Given records:
※
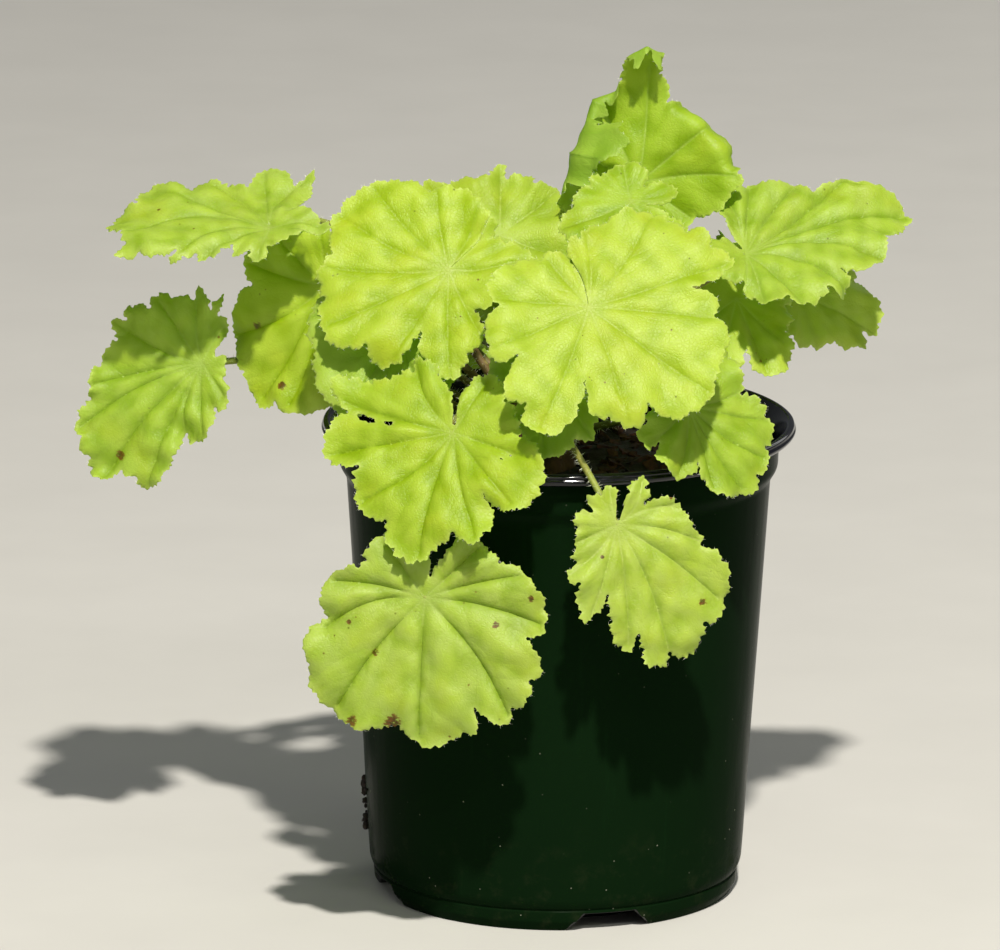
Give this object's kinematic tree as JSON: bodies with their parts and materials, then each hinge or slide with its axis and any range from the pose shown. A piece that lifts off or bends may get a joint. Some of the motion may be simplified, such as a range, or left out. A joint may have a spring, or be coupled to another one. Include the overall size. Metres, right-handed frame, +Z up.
{
  "type": "potted coral bells",
  "caption": "Lime-green lobed leaves on arching stems, growing from a woody crown in a tall round plastic nursery pot.",
  "frame": {"origin": "centre of the pot's base, on the surface it stands on", "axes": "+Z up along the pot's axis, -Y towards the side where two leaves hang over the rim, +X to the right of that side"},
  "size_m": [0.2884, 0.2156, 0.2972],
  "materials": {
    "pot_plastic": "gloss",
    "potting_soil": "matte",
    "crown_bark": "matte",
    "leaf_blade": "satin",
    "leaf_stem": "satin"
  },
  "bodies": {
    "root": {"crown": "crown_bark", "leaf_back_centre": "leaf_blade", "leaf_back_left": "leaf_blade", "leaf_back_low_left": "leaf_blade", "leaf_back_low_right": "leaf_blade", "leaf_back_middle": "leaf_blade", "leaf_back_right": "leaf_blade", "leaf_far_left_low": "leaf_blade", "leaf_far_left_top": "leaf_blade", "leaf_front_centre": "leaf_blade", "leaf_front_left": "leaf_blade", "leaf_left_back": "leaf_blade", "leaf_left_centre": "leaf_blade", "leaf_left_middle": "leaf_blade", "leaf_low_left": "leaf_blade", "leaf_low_right": "leaf_blade", "leaf_right_back": "leaf_blade", "leaf_right_back_low": "leaf_blade", "leaf_right_low": "leaf_blade", "leaf_right_top": "leaf_blade", "leaf_top_centre": "leaf_blade", "leaf_top_right": "leaf_blade", "leaf_under_front": "leaf_blade", "leaf_under_left": "leaf_blade", "pot": "pot_plastic", "potting_soil": "potting_soil", "stem_back_centre": "leaf_stem", "stem_back_left": "leaf_stem", "stem_back_low_left": "leaf_stem", "stem_back_low_right": "leaf_stem", "stem_back_middle": "leaf_stem", "stem_back_right": "leaf_stem", "stem_far_left_low": "leaf_stem", "stem_far_left_top": "leaf_stem", "stem_front_centre": "leaf_stem", "stem_front_left": "leaf_stem", "stem_left_back": "leaf_stem", "stem_left_centre": "leaf_stem", "stem_left_middle": "leaf_stem", "stem_low_left": "leaf_stem", "stem_low_right": "leaf_stem", "stem_right_back": "leaf_stem", "stem_right_back_low": "leaf_stem", "stem_right_low": "leaf_stem", "stem_right_top": "leaf_stem", "stem_top_centre": "leaf_stem", "stem_top_right": "leaf_stem", "stem_under_front": "leaf_stem", "stem_under_left": "leaf_stem"}
  },
  "joints": []
}
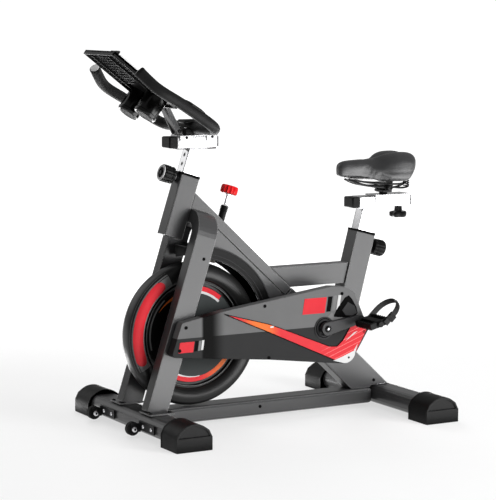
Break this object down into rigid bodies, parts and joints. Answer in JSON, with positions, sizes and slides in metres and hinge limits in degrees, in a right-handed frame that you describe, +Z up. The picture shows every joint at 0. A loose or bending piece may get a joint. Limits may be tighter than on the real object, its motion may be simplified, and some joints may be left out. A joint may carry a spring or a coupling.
{
  "type": "indoor spin bike",
  "caption": "Stationary exercise bike with an enclosed belt drive to a heavy flywheel, a felt brake, and a saddle and handlebar on sliding posts.",
  "frame": {"origin": "on the floor, under the middle of the outer box", "axes": "+Z up, +X towards the saddle end, -Y the side with the drive cover"},
  "size_m": [1.0708, 0.72, 1.1284],
  "materials": {
    "frame_paint": "semi-gloss dark grey powder coat",
    "black_plastic": "fine-textured black moulding",
    "grey_plastic": "satin mid-grey moulding",
    "chrome": "bright plated steel",
    "steel": "plain bright steel",
    "flywheel_iron": "dark painted cast iron, satin",
    "rubber": "matte black",
    "foam_grip": "matte black closed-cell foam over a steel tube",
    "saddle_vinyl": "black vinyl with a fine grain",
    "red_plastic": "bright red",
    "brake_felt": "dense wool felt"
  },
  "bodies": {
    "base": {"base_beam": "frame_paint", "front_stabilizer": "frame_paint", "rear_stabilizer": "frame_paint", "front_cap_near": "black_plastic", "front_cap_far": "black_plastic", "rear_cap_near": "black_plastic", "rear_cap_far": "black_plastic", "fork": "frame_paint", "head_sleeve": "frame_paint", "main_strut": "frame_paint", "gusset_plate": "frame_paint", "top_tube": "frame_paint", "seat_sleeve": "frame_paint", "rear_strut": "frame_paint", "bottom_bracket_shell": "frame_paint", "chain_cover": "grey_plastic", "chain_cover_back": "black_plastic", "cover_trim": "red_plastic", "wheel_fender": "black_plastic", "axle_plate_near": "steel", "axle_plate_far": "steel", "brake_sleeve": "black_plastic", "roller_bracket_near": "steel", "roller_bracket_far": "steel", "drive_belt": "rubber"},
    "flywheel_unit": {"flywheel": "flywheel_iron", "flywheel_axle": "steel", "flywheel_pulley": "steel"},
    "crank_unit": {"crank_spindle": "steel", "drive_pulley": "steel", "crank_arm_near": "steel", "crank_arm_far": "steel"},
    "pedal_unit_near": {"pedal_near": "black_plastic", "toe_strap_near": "rubber"},
    "pedal_unit_far": {"pedal_far": "black_plastic", "toe_strap_far": "rubber"},
    "roller_unit_near": {"roller_near": "rubber"},
    "roller_unit_far": {"roller_far": "rubber"},
    "brake_unit": {"brake_rod": "steel", "brake_pad": "brake_felt"},
    "tension_knob_unit": {"tension_knob": "red_plastic"},
    "head_pin": {"head_pull_knob": "black_plastic"},
    "seat_pin": {"seat_pull_knob": "black_plastic"},
    "handlebar_mast": {"handlebar_post": "chrome", "handlebar_rail": "chrome"},
    "handlebar_unit": {"handlebar_carriage": "steel", "bar_clamp": "black_plastic", "handlebar": "foam_grip", "rack_brace": "frame_paint", "device_rack": "black_plastic", "cup_near": "black_plastic", "cup_far": "black_plastic"},
    "seat_mast": {"seat_post": "chrome", "seat_rail": "chrome"},
    "seat_slider": {"seat_carriage": "steel", "saddle_clamp": "black_plastic"},
    "seat_knob_unit": {"seat_knob": "black_plastic"},
    "saddle_unit": {"saddle": "saddle_vinyl", "saddle_frame_near": "steel", "saddle_frame_far": "steel"}
  },
  "joints": [
    {"name": "flywheel_spin", "type": "hinge", "parent": "base", "child": "flywheel_unit", "pos_m": [-0.24263, 0, 0.279], "axis": [0, 1, 0], "continuous": true},
    {"name": "crank_spin", "type": "hinge", "parent": "base", "child": "crank_unit", "pos_m": [0.14436, 0, 0.284], "axis": [0, 1, 0], "continuous": true},
    {"name": "pedal_near_spin", "type": "hinge", "parent": "crank_unit", "child": "pedal_unit_near", "pos_m": [0.26254, -0.226, 0.30484], "axis": [0, 1, 0], "continuous": true},
    {"name": "pedal_far_spin", "type": "hinge", "parent": "crank_unit", "child": "pedal_unit_far", "pos_m": [0.02619, 0.226, 0.26316], "axis": [0, 1, 0], "continuous": true},
    {"name": "roller_near_spin", "type": "hinge", "parent": "base", "child": "roller_unit_near", "pos_m": [-0.47713, -0.083, 0.026], "axis": [0, 1, 0], "continuous": true},
    {"name": "roller_far_spin", "type": "hinge", "parent": "base", "child": "roller_unit_far", "pos_m": [-0.47713, 0.186, 0.026], "axis": [0, 1, 0], "continuous": true},
    {"name": "brake_press", "type": "slide", "parent": "base", "child": "brake_unit", "axis": [-0.309, 0, -0.9511], "range_m": [0, 0.0045], "stiffness_N_per_m": 2000},
    {"name": "tension_turn", "type": "hinge", "parent": "brake_unit", "child": "tension_knob_unit", "pos_m": [-0.11142, 0, 0.69252], "axis": [0.309, 0, 0.9511], "range_deg": [-720, 720]},
    {"name": "head_pin_pull", "type": "slide", "parent": "base", "child": "head_pin", "axis": [-0.9511, 0, 0.309], "range_m": [0, 0.012], "stiffness_N_per_m": 1200},
    {"name": "seat_pin_pull", "type": "slide", "parent": "base", "child": "seat_pin", "axis": [0.9659, 0, -0.2588], "range_m": [0, 0.012], "stiffness_N_per_m": 1200},
    {"name": "handlebar_height", "type": "slide", "parent": "base", "child": "handlebar_mast", "axis": [0.309, 0, 0.9511], "range_m": [-0.04, 0.08]},
    {"name": "handlebar_reach", "type": "slide", "parent": "handlebar_mast", "child": "handlebar_unit", "axis": [1, 0, 0], "range_m": [-0.03, 0.03]},
    {"name": "seat_height", "type": "slide", "parent": "base", "child": "seat_mast", "axis": [0.2588, 0, 0.9659], "range_m": [-0.055, 0.06]},
    {"name": "saddle_reach", "type": "slide", "parent": "seat_mast", "child": "seat_slider", "axis": [1, 0, 0], "range_m": [-0.045, 0.03]},
    {"name": "seat_knob_turn", "type": "hinge", "parent": "seat_slider", "child": "seat_knob_unit", "pos_m": [0.50136, 0, 0.593], "axis": [0, 0, 1], "range_deg": [-360, 360]},
    {"name": "saddle_tilt", "type": "hinge", "parent": "seat_slider", "child": "saddle_unit", "pos_m": [0.44337, 0, 0.69], "axis": [0, 1, 0], "range_deg": [-8, 8]}
  ],
  "couplings": [
    {"joint": "crank_spin", "follows": "flywheel_spin", "ratio": 0.33333}
  ]
}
※
The task: Copy down every line of the material above that includes the string "from".

Response to this exercise:
Give this object's kinematic tree as JSON: bodies with their parts and materials, then each hinge or slide with its axis and any range from the pose shown. A piece that lifts off or bends may get a joint. Some of the motion may be simplified, such as a range, or left out. A joint may have a spring, or be coupled to another one. Include the overall size. Metres, right-handed frame, +Z up.
  "caption": "Lime-green lobed leaves on arching stems, growing from a woody crown in a tall round plastic nursery pot.",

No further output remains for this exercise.